As real cops, they’ll administer this three-test battery to the drunk-seeming drivers they catch swerving or forgetting to signal. Drivers who have “that disheveled look” or who slur their words will be asked to exit their vehicle. The cop will hold up a pen and instruct the driver to track its movement from side to side as he watches for nystagmus—the involuntary jerking of the eye—a telltale sign of intoxication that’s impossible to hide. “The eyes don’t lie,” Paquette says. Jot down any truths they reveal.

Next is the walk-and-turn, the first of two divided-attention tests: nine heel-to-toe steps out, counted aloud, a turn-around, and nine steps back. Count any validated “clues” the suspects reveal—they’ll start stepping early, stop briefly, miss their toe with their heel, or miscount; two or more suggests impairment.

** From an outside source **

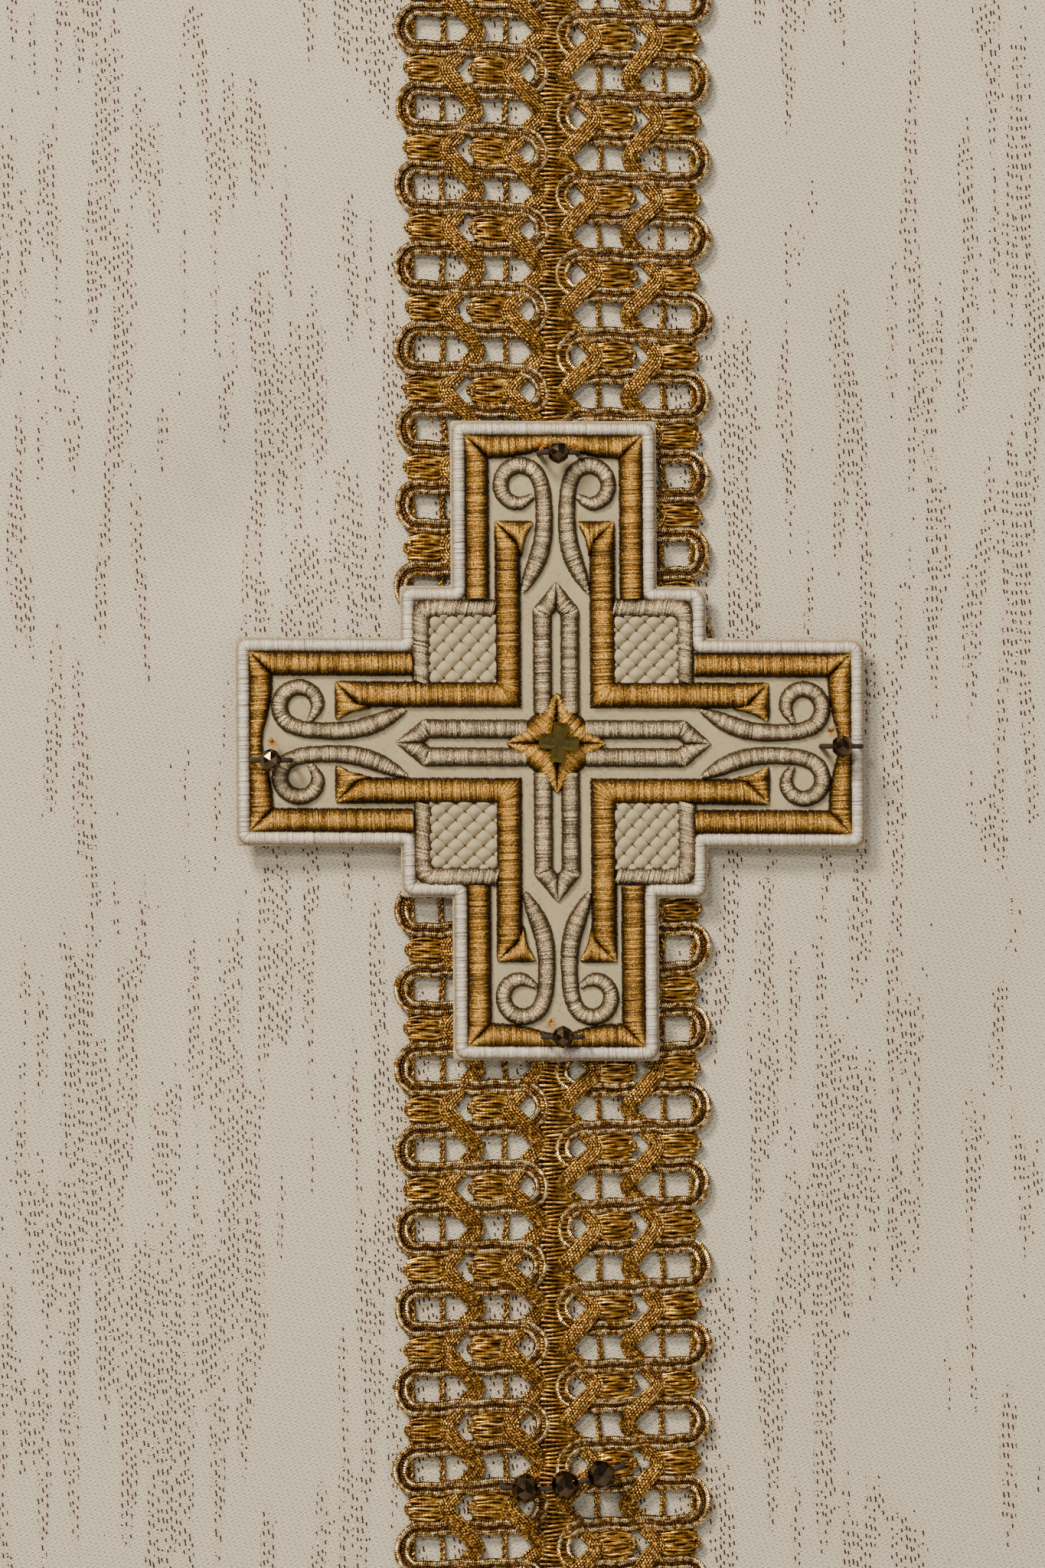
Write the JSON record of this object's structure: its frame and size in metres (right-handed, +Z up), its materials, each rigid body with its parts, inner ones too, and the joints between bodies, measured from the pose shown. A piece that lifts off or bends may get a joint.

Finally, the one-leg stand: Raise one foot six inches off the ground, keep your balance, and count to 30. “One-thousand-one, one-thousand-two, one-thousand-three,” and so on. If they say “one-Mississippi,” jot that down; that’s a clue. If they set down their foot, sway, hop, or flail their arms for balance, those too are clues, and you need just two.

Most cops can spot a drunk with the naked eye, but gut sense hardly holds up in court. These tests, on the other hand, are a proven, 91-percent-accurate way of knowing whether the suspect is above or below the 0.08 percent blood alcohol content threshold. That’s better than preliminary breath tests they keep in their cars, but only as long as the cops adhere strictly to protocol, nailing everything from the verbiage to the wave of the pen. That’s why they’re here.

After the third test, tabulate the suspect’s mistakes and consult the rubric. If their clue tally exceeds the limit, you are hereby designated to drive them to the holding cell. If not, they’re free to go, and you’re left to question your instincts.

But don’t abandon them, because when it comes to spotting drunkenness, your own experience goes a long way. Or, to borrow from Paquette, “Society is what it is, and you’re gonna see stuff, just, out there.”